— start Recorded information —
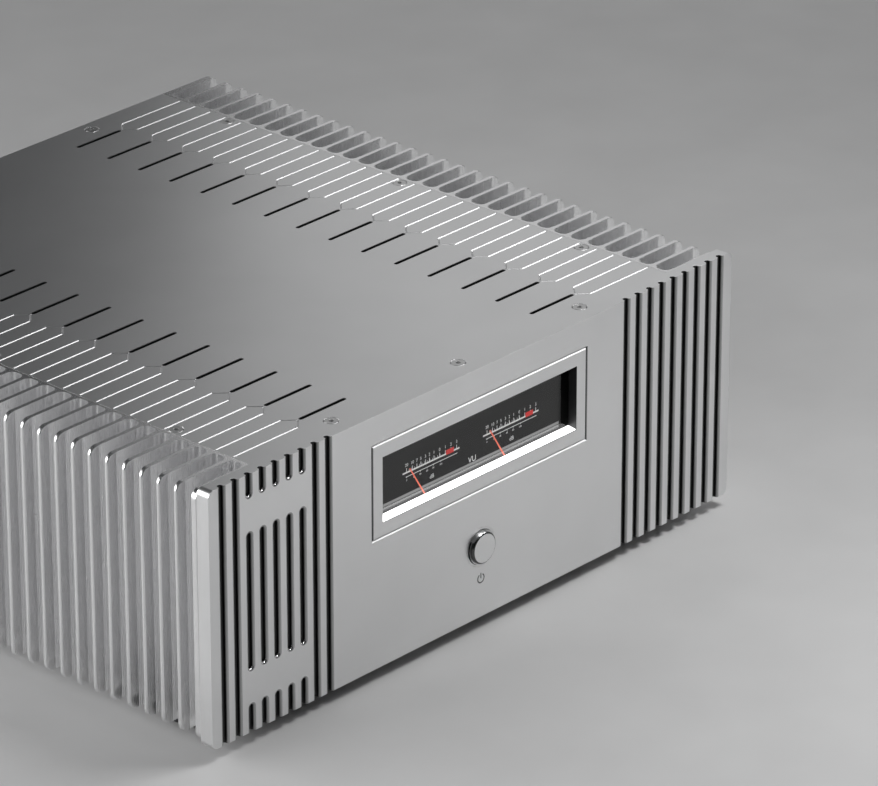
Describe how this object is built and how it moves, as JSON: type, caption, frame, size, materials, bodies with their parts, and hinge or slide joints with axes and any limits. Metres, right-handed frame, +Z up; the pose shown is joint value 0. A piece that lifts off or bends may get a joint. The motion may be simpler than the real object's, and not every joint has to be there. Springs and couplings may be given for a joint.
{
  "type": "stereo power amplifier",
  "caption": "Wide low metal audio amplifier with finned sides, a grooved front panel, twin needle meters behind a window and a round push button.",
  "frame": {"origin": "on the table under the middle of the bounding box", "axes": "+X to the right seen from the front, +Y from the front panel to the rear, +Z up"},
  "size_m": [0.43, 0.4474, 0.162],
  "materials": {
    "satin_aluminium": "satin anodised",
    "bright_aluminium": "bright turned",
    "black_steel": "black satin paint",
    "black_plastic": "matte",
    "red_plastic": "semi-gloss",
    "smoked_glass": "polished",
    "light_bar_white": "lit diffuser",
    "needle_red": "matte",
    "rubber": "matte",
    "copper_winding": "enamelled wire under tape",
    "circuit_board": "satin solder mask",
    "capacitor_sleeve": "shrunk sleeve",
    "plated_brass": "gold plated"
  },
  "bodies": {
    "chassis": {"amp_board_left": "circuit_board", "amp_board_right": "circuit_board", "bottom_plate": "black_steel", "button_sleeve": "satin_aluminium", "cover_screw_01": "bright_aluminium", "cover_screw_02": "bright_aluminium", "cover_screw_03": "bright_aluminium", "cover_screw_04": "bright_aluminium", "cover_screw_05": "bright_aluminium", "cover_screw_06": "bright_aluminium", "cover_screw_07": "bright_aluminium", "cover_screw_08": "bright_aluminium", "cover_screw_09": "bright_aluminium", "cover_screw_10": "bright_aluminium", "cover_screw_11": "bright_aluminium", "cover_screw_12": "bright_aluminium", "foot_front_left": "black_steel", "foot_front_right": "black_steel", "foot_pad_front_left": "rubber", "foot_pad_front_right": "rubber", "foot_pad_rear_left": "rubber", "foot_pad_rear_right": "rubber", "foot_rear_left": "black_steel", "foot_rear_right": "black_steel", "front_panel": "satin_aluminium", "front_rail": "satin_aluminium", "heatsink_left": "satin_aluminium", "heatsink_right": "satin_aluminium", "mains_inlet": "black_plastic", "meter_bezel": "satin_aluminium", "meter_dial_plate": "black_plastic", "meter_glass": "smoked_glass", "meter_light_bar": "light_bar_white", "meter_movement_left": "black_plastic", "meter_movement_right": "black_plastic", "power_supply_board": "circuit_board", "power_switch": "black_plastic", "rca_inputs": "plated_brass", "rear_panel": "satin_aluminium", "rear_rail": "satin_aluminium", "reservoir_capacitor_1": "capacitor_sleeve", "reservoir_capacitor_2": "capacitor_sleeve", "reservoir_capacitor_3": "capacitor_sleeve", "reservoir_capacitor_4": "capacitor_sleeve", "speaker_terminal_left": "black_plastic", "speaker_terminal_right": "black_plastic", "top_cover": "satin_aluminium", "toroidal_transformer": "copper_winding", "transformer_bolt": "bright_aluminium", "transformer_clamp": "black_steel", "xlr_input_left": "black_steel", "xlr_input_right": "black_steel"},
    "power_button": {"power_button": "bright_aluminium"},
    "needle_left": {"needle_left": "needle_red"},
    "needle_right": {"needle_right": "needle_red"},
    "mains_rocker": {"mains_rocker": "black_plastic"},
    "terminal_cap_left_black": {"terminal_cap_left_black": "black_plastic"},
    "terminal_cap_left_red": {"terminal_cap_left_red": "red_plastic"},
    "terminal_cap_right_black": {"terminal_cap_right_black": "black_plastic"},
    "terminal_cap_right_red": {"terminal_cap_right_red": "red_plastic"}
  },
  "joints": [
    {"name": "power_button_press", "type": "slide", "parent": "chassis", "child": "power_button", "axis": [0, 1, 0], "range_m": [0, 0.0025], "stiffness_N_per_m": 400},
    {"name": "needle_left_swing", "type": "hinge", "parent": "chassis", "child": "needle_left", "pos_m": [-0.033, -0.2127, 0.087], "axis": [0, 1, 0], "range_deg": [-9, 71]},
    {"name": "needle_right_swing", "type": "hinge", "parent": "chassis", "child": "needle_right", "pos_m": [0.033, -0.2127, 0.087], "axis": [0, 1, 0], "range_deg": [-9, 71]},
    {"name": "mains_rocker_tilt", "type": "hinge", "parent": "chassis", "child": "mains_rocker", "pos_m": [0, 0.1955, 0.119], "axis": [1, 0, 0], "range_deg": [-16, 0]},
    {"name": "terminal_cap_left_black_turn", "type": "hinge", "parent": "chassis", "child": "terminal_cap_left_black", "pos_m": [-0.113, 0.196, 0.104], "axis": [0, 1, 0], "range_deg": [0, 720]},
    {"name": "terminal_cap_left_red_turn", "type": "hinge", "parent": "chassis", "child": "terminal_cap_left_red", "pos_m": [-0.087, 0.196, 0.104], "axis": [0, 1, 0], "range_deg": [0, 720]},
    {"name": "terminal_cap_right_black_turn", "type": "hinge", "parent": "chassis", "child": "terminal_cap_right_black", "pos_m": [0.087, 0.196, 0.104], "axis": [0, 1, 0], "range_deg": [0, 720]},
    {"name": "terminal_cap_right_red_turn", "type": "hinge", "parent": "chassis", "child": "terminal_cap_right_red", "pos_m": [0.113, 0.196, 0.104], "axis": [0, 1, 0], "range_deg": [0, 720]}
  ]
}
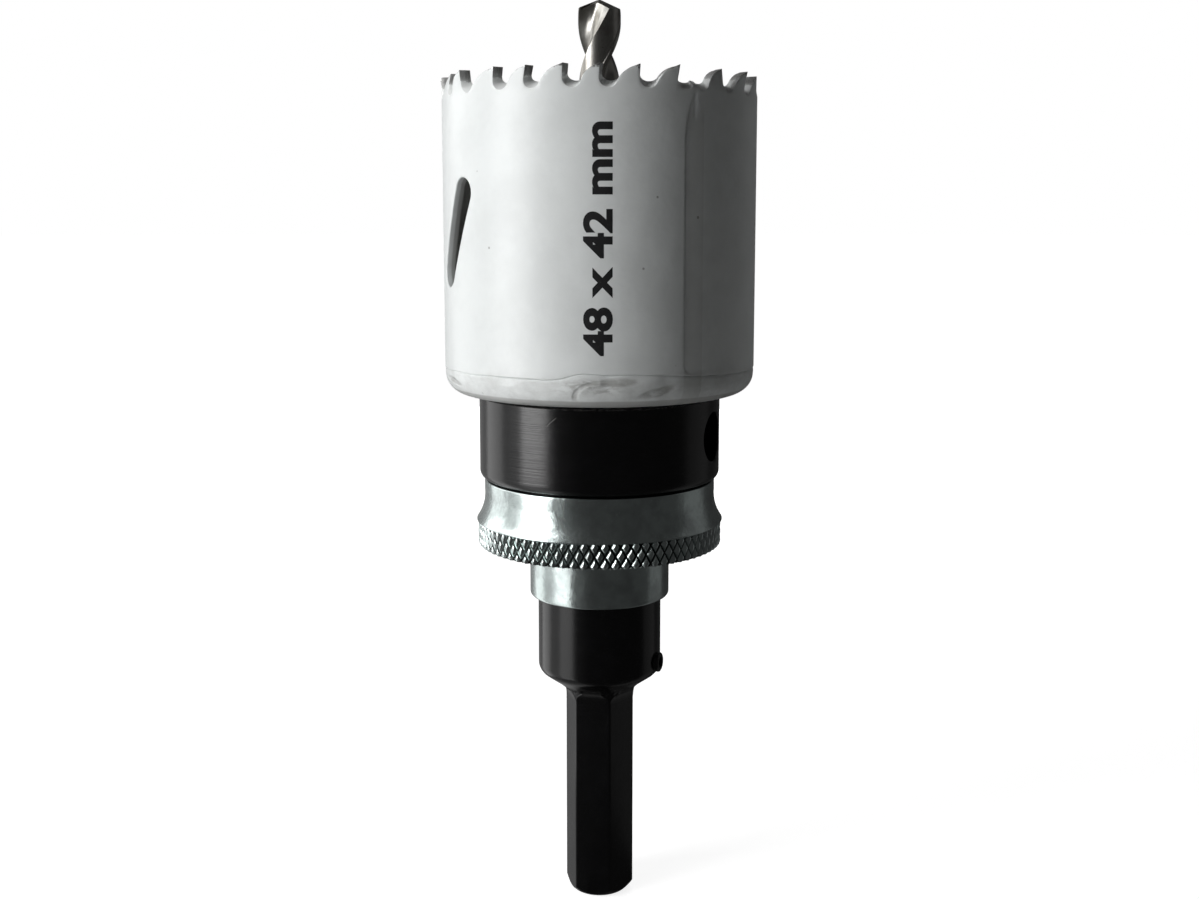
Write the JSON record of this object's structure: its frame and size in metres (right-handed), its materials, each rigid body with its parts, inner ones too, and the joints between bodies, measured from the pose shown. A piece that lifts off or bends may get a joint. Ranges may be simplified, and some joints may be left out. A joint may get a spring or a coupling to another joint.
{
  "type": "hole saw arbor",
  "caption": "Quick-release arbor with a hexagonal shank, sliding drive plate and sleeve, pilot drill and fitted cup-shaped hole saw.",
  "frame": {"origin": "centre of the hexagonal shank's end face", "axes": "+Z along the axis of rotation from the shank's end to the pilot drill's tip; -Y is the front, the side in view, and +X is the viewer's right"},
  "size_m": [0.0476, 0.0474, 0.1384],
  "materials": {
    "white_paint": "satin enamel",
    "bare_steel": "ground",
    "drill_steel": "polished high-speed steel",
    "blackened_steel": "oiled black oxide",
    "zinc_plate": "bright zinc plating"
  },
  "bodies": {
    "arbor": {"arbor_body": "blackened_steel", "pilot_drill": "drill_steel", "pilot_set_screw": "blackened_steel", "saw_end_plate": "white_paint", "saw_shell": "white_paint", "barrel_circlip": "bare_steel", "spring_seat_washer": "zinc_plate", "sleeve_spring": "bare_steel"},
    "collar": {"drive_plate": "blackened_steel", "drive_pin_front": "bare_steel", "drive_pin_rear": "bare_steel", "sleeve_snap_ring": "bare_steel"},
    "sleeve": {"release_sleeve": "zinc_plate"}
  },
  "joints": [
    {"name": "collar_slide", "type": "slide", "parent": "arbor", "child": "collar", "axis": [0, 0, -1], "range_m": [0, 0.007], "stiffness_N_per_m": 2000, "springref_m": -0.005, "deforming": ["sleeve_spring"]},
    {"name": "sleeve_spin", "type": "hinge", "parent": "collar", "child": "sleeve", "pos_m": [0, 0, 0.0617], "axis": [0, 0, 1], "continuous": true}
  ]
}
— end Recorded information —
Please reproduce the entire listing, exactly as shown.

Solution for this task:
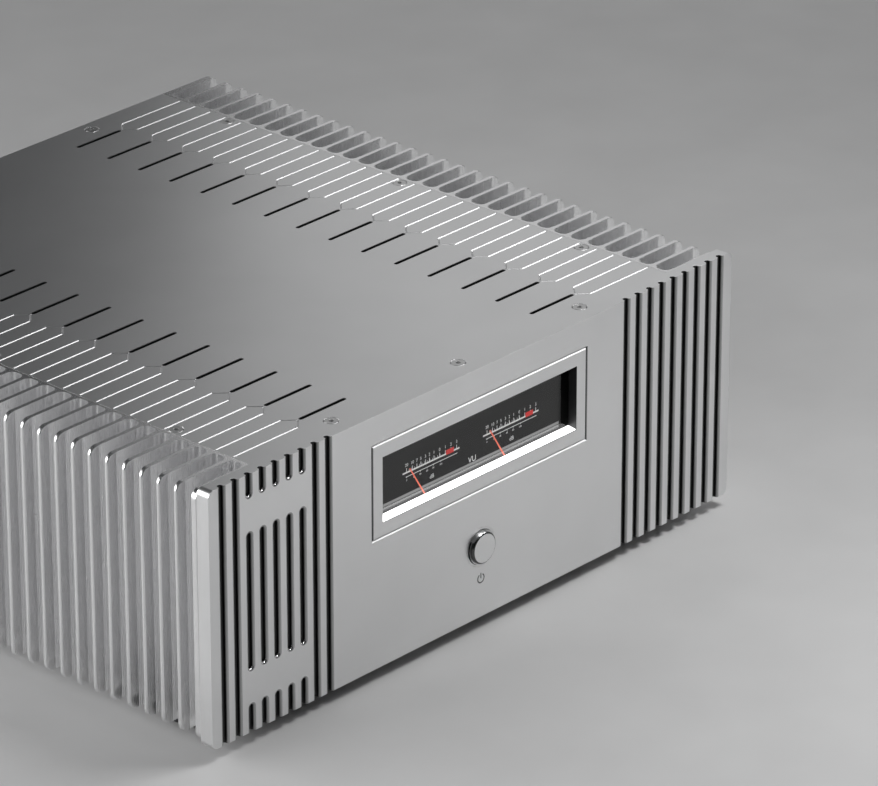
Describe how this object is built and how it moves, as JSON: type, caption, frame, size, materials, bodies with their parts, and hinge or slide joints with axes and any limits. Metres, right-handed frame, +Z up; the pose shown is joint value 0. A piece that lifts off or bends may get a joint. The motion may be simpler than the real object's, and not every joint has to be there. Springs and couplings may be given for a joint.
{
  "type": "stereo power amplifier",
  "caption": "Wide low metal audio amplifier with finned sides, a grooved front panel, twin needle meters behind a window and a round push button.",
  "frame": {"origin": "on the table under the middle of the bounding box", "axes": "+X to the right seen from the front, +Y from the front panel to the rear, +Z up"},
  "size_m": [0.43, 0.4474, 0.162],
  "materials": {
    "satin_aluminium": "satin anodised",
    "bright_aluminium": "bright turned",
    "black_steel": "black satin paint",
    "black_plastic": "matte",
    "red_plastic": "semi-gloss",
    "smoked_glass": "polished",
    "light_bar_white": "lit diffuser",
    "needle_red": "matte",
    "rubber": "matte",
    "copper_winding": "enamelled wire under tape",
    "circuit_board": "satin solder mask",
    "capacitor_sleeve": "shrunk sleeve",
    "plated_brass": "gold plated"
  },
  "bodies": {
    "chassis": {"amp_board_left": "circuit_board", "amp_board_right": "circuit_board", "bottom_plate": "black_steel", "button_sleeve": "satin_aluminium", "cover_screw_01": "bright_aluminium", "cover_screw_02": "bright_aluminium", "cover_screw_03": "bright_aluminium", "cover_screw_04": "bright_aluminium", "cover_screw_05": "bright_aluminium", "cover_screw_06": "bright_aluminium", "cover_screw_07": "bright_aluminium", "cover_screw_08": "bright_aluminium", "cover_screw_09": "bright_aluminium", "cover_screw_10": "bright_aluminium", "cover_screw_11": "bright_aluminium", "cover_screw_12": "bright_aluminium", "foot_front_left": "black_steel", "foot_front_right": "black_steel", "foot_pad_front_left": "rubber", "foot_pad_front_right": "rubber", "foot_pad_rear_left": "rubber", "foot_pad_rear_right": "rubber", "foot_rear_left": "black_steel", "foot_rear_right": "black_steel", "front_panel": "satin_aluminium", "front_rail": "satin_aluminium", "heatsink_left": "satin_aluminium", "heatsink_right": "satin_aluminium", "mains_inlet": "black_plastic", "meter_bezel": "satin_aluminium", "meter_dial_plate": "black_plastic", "meter_glass": "smoked_glass", "meter_light_bar": "light_bar_white", "meter_movement_left": "black_plastic", "meter_movement_right": "black_plastic", "power_supply_board": "circuit_board", "power_switch": "black_plastic", "rca_inputs": "plated_brass", "rear_panel": "satin_aluminium", "rear_rail": "satin_aluminium", "reservoir_capacitor_1": "capacitor_sleeve", "reservoir_capacitor_2": "capacitor_sleeve", "reservoir_capacitor_3": "capacitor_sleeve", "reservoir_capacitor_4": "capacitor_sleeve", "speaker_terminal_left": "black_plastic", "speaker_terminal_right": "black_plastic", "top_cover": "satin_aluminium", "toroidal_transformer": "copper_winding", "transformer_bolt": "bright_aluminium", "transformer_clamp": "black_steel", "xlr_input_left": "black_steel", "xlr_input_right": "black_steel"},
    "power_button": {"power_button": "bright_aluminium"},
    "needle_left": {"needle_left": "needle_red"},
    "needle_right": {"needle_right": "needle_red"},
    "mains_rocker": {"mains_rocker": "black_plastic"},
    "terminal_cap_left_black": {"terminal_cap_left_black": "black_plastic"},
    "terminal_cap_left_red": {"terminal_cap_left_red": "red_plastic"},
    "terminal_cap_right_black": {"terminal_cap_right_black": "black_plastic"},
    "terminal_cap_right_red": {"terminal_cap_right_red": "red_plastic"}
  },
  "joints": [
    {"name": "power_button_press", "type": "slide", "parent": "chassis", "child": "power_button", "axis": [0, 1, 0], "range_m": [0, 0.0025], "stiffness_N_per_m": 400},
    {"name": "needle_left_swing", "type": "hinge", "parent": "chassis", "child": "needle_left", "pos_m": [-0.033, -0.2127, 0.087], "axis": [0, 1, 0], "range_deg": [-9, 71]},
    {"name": "needle_right_swing", "type": "hinge", "parent": "chassis", "child": "needle_right", "pos_m": [0.033, -0.2127, 0.087], "axis": [0, 1, 0], "range_deg": [-9, 71]},
    {"name": "mains_rocker_tilt", "type": "hinge", "parent": "chassis", "child": "mains_rocker", "pos_m": [0, 0.1955, 0.119], "axis": [1, 0, 0], "range_deg": [-16, 0]},
    {"name": "terminal_cap_left_black_turn", "type": "hinge", "parent": "chassis", "child": "terminal_cap_left_black", "pos_m": [-0.113, 0.196, 0.104], "axis": [0, 1, 0], "range_deg": [0, 720]},
    {"name": "terminal_cap_left_red_turn", "type": "hinge", "parent": "chassis", "child": "terminal_cap_left_red", "pos_m": [-0.087, 0.196, 0.104], "axis": [0, 1, 0], "range_deg": [0, 720]},
    {"name": "terminal_cap_right_black_turn", "type": "hinge", "parent": "chassis", "child": "terminal_cap_right_black", "pos_m": [0.087, 0.196, 0.104], "axis": [0, 1, 0], "range_deg": [0, 720]},
    {"name": "terminal_cap_right_red_turn", "type": "hinge", "parent": "chassis", "child": "terminal_cap_right_red", "pos_m": [0.113, 0.196, 0.104], "axis": [0, 1, 0], "range_deg": [0, 720]}
  ]
}
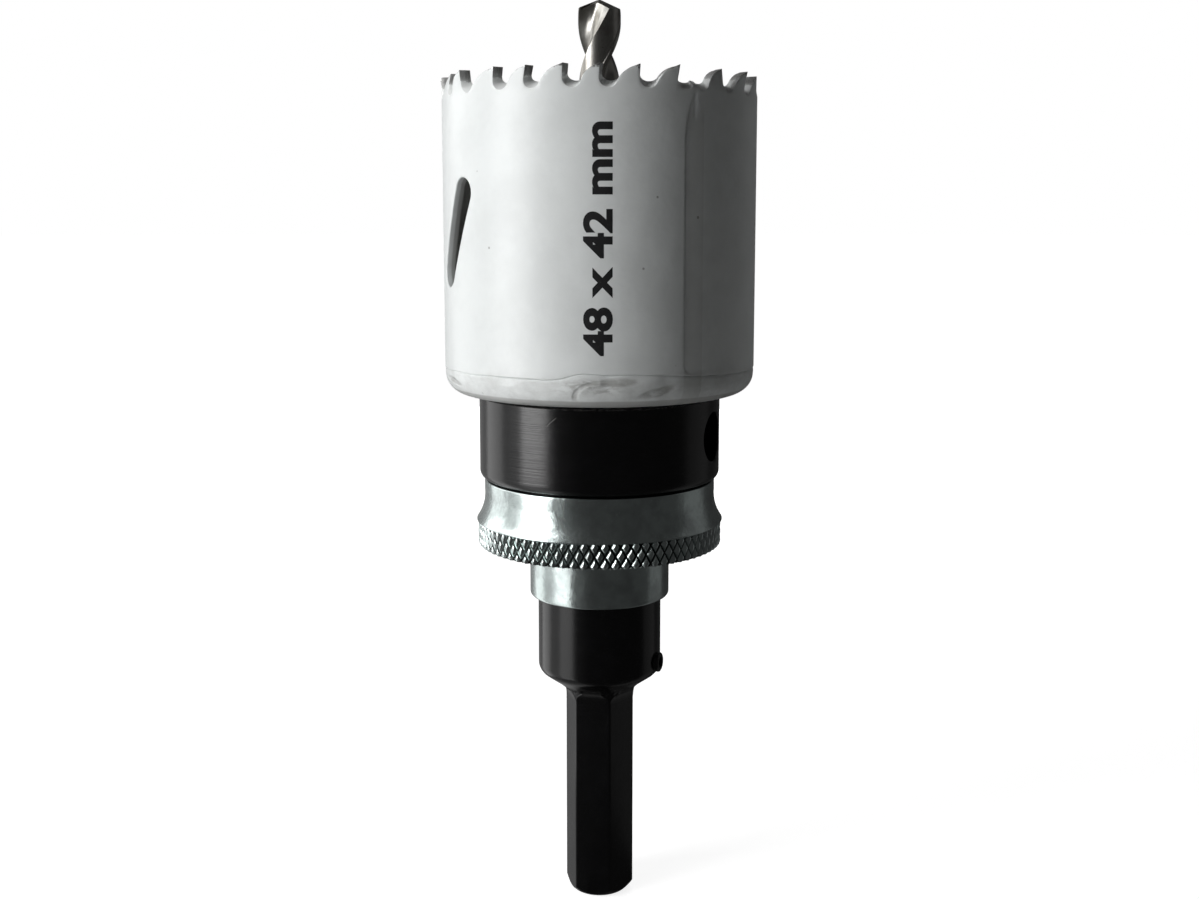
Write the JSON record of this object's structure: its frame and size in metres (right-handed), its materials, each rigid body with its parts, inner ones too, and the joints between bodies, measured from the pose shown. A piece that lifts off or bends may get a joint. Ranges may be simplified, and some joints may be left out. A joint may get a spring or a coupling to another joint.
{
  "type": "hole saw arbor",
  "caption": "Quick-release arbor with a hexagonal shank, sliding drive plate and sleeve, pilot drill and fitted cup-shaped hole saw.",
  "frame": {"origin": "centre of the hexagonal shank's end face", "axes": "+Z along the axis of rotation from the shank's end to the pilot drill's tip; -Y is the front, the side in view, and +X is the viewer's right"},
  "size_m": [0.0476, 0.0474, 0.1384],
  "materials": {
    "white_paint": "satin enamel",
    "bare_steel": "ground",
    "drill_steel": "polished high-speed steel",
    "blackened_steel": "oiled black oxide",
    "zinc_plate": "bright zinc plating"
  },
  "bodies": {
    "arbor": {"arbor_body": "blackened_steel", "pilot_drill": "drill_steel", "pilot_set_screw": "blackened_steel", "saw_end_plate": "white_paint", "saw_shell": "white_paint", "barrel_circlip": "bare_steel", "spring_seat_washer": "zinc_plate", "sleeve_spring": "bare_steel"},
    "collar": {"drive_plate": "blackened_steel", "drive_pin_front": "bare_steel", "drive_pin_rear": "bare_steel", "sleeve_snap_ring": "bare_steel"},
    "sleeve": {"release_sleeve": "zinc_plate"}
  },
  "joints": [
    {"name": "collar_slide", "type": "slide", "parent": "arbor", "child": "collar", "axis": [0, 0, -1], "range_m": [0, 0.007], "stiffness_N_per_m": 2000, "springref_m": -0.005, "deforming": ["sleeve_spring"]},
    {"name": "sleeve_spin", "type": "hinge", "parent": "collar", "child": "sleeve", "pos_m": [0, 0, 0.0617], "axis": [0, 0, 1], "continuous": true}
  ]
}